For the listing that follows, give again exactly the lines from the one with "extrude(amount=near - outer, mode=Mode.SUBTRACT)" to the one with "nodes[node].hide_render = nodes[node].hide_viewport", including both.

(CAD and scene scripts)
:::
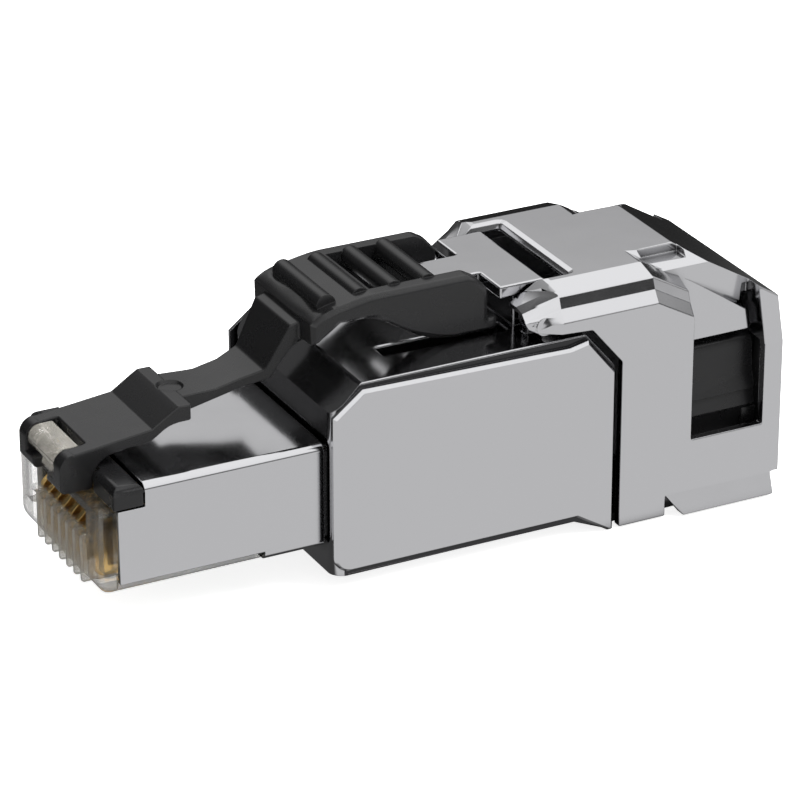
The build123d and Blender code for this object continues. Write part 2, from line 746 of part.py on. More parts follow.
def cover_form(inset):
    """The closed outer form of the cover, moved inwards by the inset on every side."""
    half = cover_width / 2 - inset
    top = cover_top - inset
    tower_half = saddle_top_width / 2 - inset
    ear_half = half - ear_taper
    crown = [(half, cover_side_top - inset / 2),
             (half - bevel_width, cover_side_top + bevel_height - inset),
             (half - shoulder_inset, top - shoulder_fall), (roof_width / 2 - inset / 2, top)]
    ear_crown = [(ear_half, cover_side_top - inset / 2),
                 (ear_half - ear_bevel + ear_band, cover_side_top + ear_bevel - ear_band - inset),
                 (ear_half - ear_bevel, cover_side_top + ear_bevel - inset),
                 (roof_width / 2 - inset / 2, top - ear_fall)]
    section = [(half, floor_z)] + crown
    post = [(half, floor_z), (half, post_height - inset / 2),
            (half - post_bevel_width, post_height + post_bevel_height - inset), (tower_half, top)]
    tower = [(tower_half, 0), (tower_half, top - tower_drop), (notch_width / 2 - inset, top)]
    with BuildPart() as form:
        loft([section_face([(ear_half, rear_slope_end)] + ear_crown, ear_tip + inset),
              section_face([(half, rear_slope_end)] + crown, ear_bend)], ruled=True)
        section_prism(section, (ear_bend, bend_x))
        section_prism(section, (bend_x, window_rear), slope=side_slope)
        section_prism(tower, (bend_x - notch_length, cover_rear - inset))
        section_prism(post, (window_rear - inset, cover_rear - inset))
        side_prism([(ear_tip, floor_z), (cover_rear, floor_z),
                    (cover_rear, top - (cover_rear - cover_front - roof_ridge) * roof_slope),
                    (cover_front + roof_ridge, top), (ear_tip, top)], cover_width, mode=Mode.INTERSECT)
    return form.part


def cut_recesses(inset):
    """The notches beside the narrow roof and the recesses over the side windows, each grown by the inset."""
    notch_x = cover_front + notch_start
    for near, outer in both_sides(notch_width / 2 - inset, cover_width):
        block((notch_x - inset, notch_x + notch_length + inset), (near, outer),
              (cover_top - notch_depth - inset, far), mode=Mode.SUBTRACT)
    top_half = saddle_top_width / 2 - inset
    bottom_half = saddle_bottom_width / 2 - inset
    for side in (-1, 1):
        with BuildSketch(Plane.YZ.offset(window_front - inset)) as recess:
            with BuildLine():
                Polyline((side * top_half, far), (side * top_half, cover_side_top),
                         (side * bottom_half, window_head - inset), (side * cover_width,
                                                                     window_head - inset),
                         (side * cover_width, far), close=True)
            make_face()
        extrude(recess.sketch, amount=window_length + 2 * inset, mode=Mode.SUBTRACT)


with BuildPart() as cover_cavity:
    add(cover_form(cover_wall))
    cut_recesses(cover_wall)

with BuildPart() as rear_cover:
    add(cover_form(0))
    cut_recesses(0)
    add(cover_cavity.part, mode=Mode.SUBTRACT)
    # Side outline of the ears, the gap over the side plates and the joint line
    ear_bottom = cover_side_top - ear_chin
    side_prism([(ear_tip - 1, ear_bottom + ear_chin_round), (ear_tip, ear_bottom + ear_chin_round),
                (ear_tip + ear_chin_round / 3, ear_bottom + ear_chin_round / 3),
                (ear_tip + ear_chin_round, ear_bottom),
                (rear_slope_start + moving_clearance, ear_bottom - moving_clearance),
                (cover_front, rear_slope_end + moving_clearance), (cover_front, floor_z), (ear_tip - 1,
                                                                                           floor_z)],
               cover_width, mode=Mode.SUBTRACT)
    # Opening between the ears
    block((ear_tip - 1, roof_front), centred(ear_inner_width), (housing_top, far), mode=Mode.SUBTRACT)
    # Side windows, and the slit behind each saddle wall
    for near, outer in both_sides(saddle_bottom_width / 2 - 2 * cover_wall, cover_width):
        block((window_front, window_rear), (near, outer), (window_sill, window_head), mode=Mode.SUBTRACT)
        block((window_rear - saddle_gap, window_rear), (near, outer),
              (window_head - fit_clearance, post_height + post_bevel_height), mode=Mode.SUBTRACT)
    # Cable outlet in the rear wall, open below
    with BuildSketch(Plane.YZ.offset(cover_rear - 2 * cover_wall)):
        with Locations((0, cable_height)):
            Circle(cable_radius)
        with Locations((0, cable_height / 2 - cable_radius)):
            Rectangle(2 * cable_radius, cable_height + 2 * cable_radius)
    extrude(amount=3 * cover_wall, mode=Mode.SUBTRACT)
    # Underside, cut higher where the flared lips start
    block((ear_tip, far), centred(2 * cover_width), (-far, cover_edge), mode=Mode.SUBTRACT)
    lip_x = cover_front + lip_start
    block((lip_x, far), centred(2 * cover_width), (-far, lip_height), mode=Mode.SUBTRACT)
    lip_inner = cover_width / 2 - cover_wall + fit_clearance
    for side in (-1, 1):
        with BuildSketch(Plane.YZ.offset(lip_x)):
            with BuildLine():
                Polyline((side * lip_inner, lip_height + moving_clearance),
                         (side * cover_width / 2, lip_height + moving_clearance), (side * cover_width / 2,
                                                                                   lip_height),
                         (side * (cover_width / 2 + lip_flare),
                          cover_edge), (side * (lip_inner + lip_flare), cover_edge),
                         (side * lip_inner, lip_height), close=True)
            make_face()
        extrude(amount=cover_rear - lip_end - lip_x)
    for near, outer in both_sides(cover_width / 2 - cover_wall, cover_width):
        with BuildSketch(Plane.XZ.offset(-near)):
            with BuildLine():
                Polyline((lip_x, lip_height), (lip_x + lip_notch, cover_edge), (lip_x + lip_notch, floor_z),
                         (lip_x, floor_z), close=True)
            make_face()
        extrude(amount=near - outer, mode=Mode.SUBTRACT)
    # Sockets for the hinge lugs, and bosses with blind pin holes
    boss_face = lug_outer + fit_clearance
    socket_radius = hinge_lug_radius + moving_clearance / 2
    for near, outer in both_sides(ear_inner_width / 2 - fit_clearance, boss_face):
        block((ear_tip, hinge_x), (near, outer), (floor_z, hinge_height + socket_radius),
              mode=Mode.SUBTRACT)
        cross_pin(hinge_x, hinge_height, socket_radius, (near, outer), mode=Mode.SUBTRACT)
    for side in (-1, 1):
        cross_pin(hinge_x, hinge_height, hinge_radius + hinge_boss_wall,
                  sorted((side * boss_face, side * (pin_end + fit_clearance))))
        cross_pin(hinge_x, hinge_height, hinge_radius + pin_clearance,
                  sorted((side * lug_outer, side * pin_end)), mode=Mode.SUBTRACT)
save(rear_cover, "rear_cover")
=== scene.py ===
from math import pi, radians

import bmesh
import bpy
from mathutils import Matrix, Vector


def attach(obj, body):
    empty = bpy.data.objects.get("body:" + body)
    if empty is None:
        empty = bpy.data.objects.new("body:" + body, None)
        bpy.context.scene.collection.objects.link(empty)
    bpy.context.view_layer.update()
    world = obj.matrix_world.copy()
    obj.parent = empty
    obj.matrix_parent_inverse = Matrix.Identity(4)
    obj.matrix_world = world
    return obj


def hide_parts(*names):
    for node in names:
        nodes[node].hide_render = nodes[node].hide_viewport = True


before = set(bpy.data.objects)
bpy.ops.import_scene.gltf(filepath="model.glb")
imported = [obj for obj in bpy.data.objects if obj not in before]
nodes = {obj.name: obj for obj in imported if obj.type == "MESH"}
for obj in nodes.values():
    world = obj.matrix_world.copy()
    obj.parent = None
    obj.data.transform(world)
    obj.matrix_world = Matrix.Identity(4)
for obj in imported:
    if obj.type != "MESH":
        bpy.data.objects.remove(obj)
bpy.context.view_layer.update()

MM = 0.001
contact_count = 8
terminal_count = 8


# Camera, at the photo's viewing angle
camera_place = (-102.80 * MM, -200.51 * MM, 114.30 * MM)
camera_azimuth = radians(-27.25)
camera_elevation = radians(25.30)
sensor_width = 36.0
focal_pixels = 4306.0
frame_pixels = 800.0
clip_near = 0.01
clip_far = 10

camera_data = bpy.data.cameras.new("photo_camera")
camera = bpy.data.objects.new("photo_camera", camera_data)
bpy.context.scene.collection.objects.link(camera)
camera.location = camera_place
camera.rotation_euler = (radians(90) - camera_elevation, 0, camera_azimuth)
camera_data.sensor_fit = "HORIZONTAL"
camera_data.sensor_width = sensor_width
camera_data.lens = focal_pixels * sensor_width / frame_pixels
camera_data.clip_start = clip_near
camera_data.clip_end = clip_far
bpy.context.scene.camera = camera
bpy.context.scene.view_settings.view_transform = "Standard"


# Shader helpers
def shader(name):
    """A new material with its Principled shader, its nodes and its links."""
    material = bpy.data.materials.new(name)
    material.use_nodes = True
    tree = material.node_tree
    return material, tree.nodes["Principled BSDF"], tree.nodes, tree.links


def grain(tree, links, scale, detail):
    """A noise in the piece's own coordinates."""
    place = tree.new("ShaderNodeTexCoord")
    noise = tree.new("ShaderNodeTexNoise")
    noise.inputs["Scale"].default_value = scale
    noise.inputs["Detail"].default_value = detail
    links.new(place.outputs["Object"], noise.inputs["Vector"])
    return noise.outputs["Fac"]


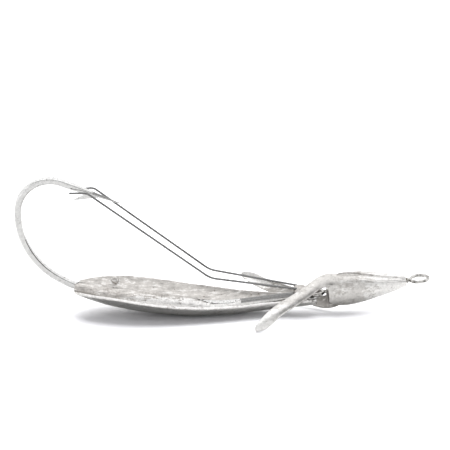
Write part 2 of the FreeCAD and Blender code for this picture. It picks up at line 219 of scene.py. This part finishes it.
def metal(name, bright, tarnish, tarnish_share, roughness, patch, pits, bump, seed,
          inner=None, painted_light_colour=None, streak=0.8, shaded_corners=()):
    """Worn plated metal: tarnish in patches, fine grain, pits, scratches and bright edges.

    inner is the duller colour of a sheet's hollow face.  A piece with painted light on part of it
    gets streaks of the given strength, and the painted light colour is the colour of that part.
    The shaded corners list the places beyond which the metal's upper side takes painted shade.
    """
    material = bpy.data.materials.new(name)
    material.use_nodes = True
    nodes = Nodes(material.node_tree)
    shader = material.node_tree.nodes["Principled BSDF"]
    shader.inputs["Metallic"].default_value = 1.0

    place = nodes.mapped((1.0, 1.0, 1.0), shift=(seed, -seed, 0.5 * seed))
    patches = nodes.noise(place, patch, 6.0, 0.62, 0.4)
    mottle = nodes.noise(place, patch * 5.0, 5.0, 0.65, 0.2)
    fine = nodes.noise(place, 3.2, 4.0, 0.6)
    dirt = nodes.math("ADD", nodes.math("MULTIPLY", patches, 0.62),
                      nodes.math("MULTIPLY", mottle, 0.38))
    share = nodes.spread(dirt, 0.6 - 0.24 * tarnish_share, 0.78 - 0.24 * tarnish_share)
    inside = nodes.add("ShaderNodeAttribute", attribute_name="inside").outputs["Fac"]
    lines = nodes.math("ADD", scratches(nodes, (0.0, 8.0, 24.0), 7.0, (seed, 3.0, 1.0)),
                       scratches(nodes, (20.0, -12.0, -38.0), 9.0, (1.0, seed, 7.0)), clamp=True)
    holes = nodes.spread(nodes.cells(place, 0.62), 0.17, 0.1)
    holes = nodes.math("MULTIPLY", holes, nodes.spread(patches, 0.46, 0.54))

    colour = nodes.mix(share, bright, tarnish)
    if inner:
        colour = nodes.mix(inside, colour, nodes.mix(share, inner, tarnish))
    # Painted light: a lighter colour on the marked part, with streaks.
    if painted_light_colour:
        colour = streak_and_paint_light(nodes, colour, inner or bright, painted_light_colour, streak, seed)
    # Painted shade on the upper side beyond the listed corners.
    if shaded_corners:
        colour = shade_upper_side(nodes, colour, tarnish, shaded_corners)
    speck = nodes.math("MULTIPLY", nodes.spread(fine, 0.3, 0.7, 0.92, 1.07),
                       nodes.spread(mottle, 0.32, 0.68, 1.06, 0.88))
    colour = nodes.mix(1.0, colour, speck, "MULTIPLY")
    colour = nodes.mix(nodes.math("MULTIPLY", holes, pits), colour, PIT_COLOUR)
    colour = wear_edges(nodes, colour, bright, tarnish)
    # Painted shade in crevices between pieces goes on last, over every other mark.
    nodes.link(paint_crevice_shade(nodes, colour, fine), shader.inputs["Base Color"])

    rough = nodes.math("ADD", nodes.math("MULTIPLY", share, 0.16), roughness)
    if inner:
        rough = nodes.math("ADD", rough, nodes.math("MULTIPLY", inside, 0.2))
    rough = nodes.math("ADD", rough, nodes.spread(fine, 0.3, 0.7, -0.04, 0.05))
    rough = nodes.math("ADD", rough, nodes.math("MULTIPLY", lines, 0.1 * SCRATCH_SHARE), clamp=True)
    nodes.link(rough, shader.inputs["Roughness"])

    height = nodes.math("MULTIPLY", mottle, 0.6)
    height = nodes.math("ADD", height, nodes.math("MULTIPLY", fine, 0.22))
    height = nodes.math("SUBTRACT", height, nodes.math("MULTIPLY", lines, 0.12 * SCRATCH_SHARE))
    height = nodes.math("SUBTRACT", height, nodes.math("MULTIPLY", holes, 0.8 * pits))
    bumps = nodes.add("ShaderNodeBump")
    bumps.inputs["Strength"].default_value = bump
    bumps.inputs["Distance"].default_value = BUMP_DEPTH
    nodes.link(height, bumps.inputs["Height"])
    nodes.link(bumps.outputs[0], shader.inputs["Normal"])
    return material


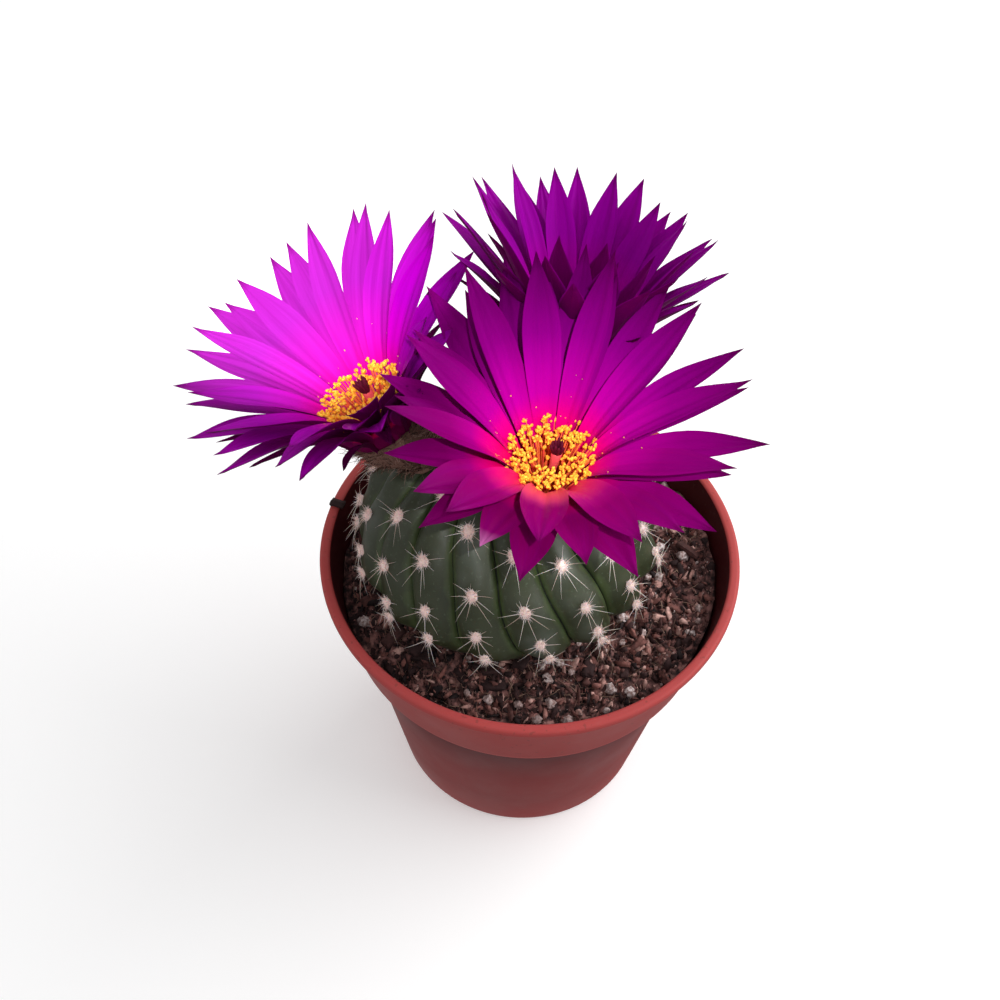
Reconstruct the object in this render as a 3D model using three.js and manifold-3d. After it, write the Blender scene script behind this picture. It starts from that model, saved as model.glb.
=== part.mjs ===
// A round cactus in bloom, standing in the soil of a small plastic nursery pot.
// Millimetres, +Z up. The origin is the centre of the pot's underside, and the
// side that is seen first faces -Y. Every piece is one closed solid, and pieces
// that touch keep CLEARANCE between them.
import * as THREE from 'three';
import { mergeVertices } from 'three/addons/utils/BufferGeometryUtils.js';
import Module from 'manifold-3d';

const CLEARANCE = 0.3;
const AROUND = 40; // facets round the pot and the soil

// Thin-walled pot with a tall collar under a rolled lip.
const POT = {
  height: 66.4, lipRadius: 42.5, lipHeight: 2, lipWidth: 2.5, lipRound: 0.7, wall: 0.9,
  collarTop: 41.1, collarBottom: 37.7, collarFoot: 47.6, shoulder: 2.4, shoulderDrop: 1, shoulderRound: 0.4,
  base: 27.8, baseEdge: 1.1, floor: 1.2,
  drainHoles: 6, drainRadius: 2.5, drainRing: 20.5, drainSides: 10,
};

// Peat filling, lower at the wall and mounded round the plant, with a few coarse grains.
const SOIL = {
  wallLevel: 56.6, moundLevel: 60.2, moundFrom: 22, moundTo: 38, rough: 0.45,
  edgeDrop: 1.5, topRings: [1, 7, 14], bodyGap: 0.8, socketSides: 24,
  grains: 20, grainSize: 1.6, grainRing: 32.5, grainSpread: 5,
};

// Flattened ball with spiral ribs. Polar angles run from the crown, 90 at the equator.
const BODY = {
  x: -5, y: 1.5, equator: 70, radius: 30, up: 24.5, down: 15, crownLean: 5,
  ribs: 17, firstRib: -97, twist: 0.3, furrow: 0.075, furrowFade: 24, furrowShape: 2.2,
  rings: [15, 29, 42, 55, 68, 80, 92, 105, 120, 142], shares: [-0.5, -0.2, 0.2],
  neckRadius: 4.6, neckTop: 55.6, rootTip: 41,
};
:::
Result of the exercise —
        extrude(amount=near - outer, mode=Mode.SUBTRACT)
    # Sockets for the hinge lugs, and bosses with blind pin holes
    boss_face = lug_outer + fit_clearance
    socket_radius = hinge_lug_radius + moving_clearance / 2
    for near, outer in both_sides(ear_inner_width / 2 - fit_clearance, boss_face):
        block((ear_tip, hinge_x), (near, outer), (floor_z, hinge_height + socket_radius),
              mode=Mode.SUBTRACT)
        cross_pin(hinge_x, hinge_height, socket_radius, (near, outer), mode=Mode.SUBTRACT)
    for side in (-1, 1):
        cross_pin(hinge_x, hinge_height, hinge_radius + hinge_boss_wall,
                  sorted((side * boss_face, side * (pin_end + fit_clearance))))
        cross_pin(hinge_x, hinge_height, hinge_radius + pin_clearance,
                  sorted((side * lug_outer, side * pin_end)), mode=Mode.SUBTRACT)
save(rear_cover, "rear_cover")
=== scene.py ===
from math import pi, radians

import bmesh
import bpy
from mathutils import Matrix, Vector


def attach(obj, body):
    empty = bpy.data.objects.get("body:" + body)
    if empty is None:
        empty = bpy.data.objects.new("body:" + body, None)
        bpy.context.scene.collection.objects.link(empty)
    bpy.context.view_layer.update()
    world = obj.matrix_world.copy()
    obj.parent = empty
    obj.matrix_parent_inverse = Matrix.Identity(4)
    obj.matrix_world = world
    return obj


def hide_parts(*names):
    for node in names:
        nodes[node].hide_render = nodes[node].hide_viewport = True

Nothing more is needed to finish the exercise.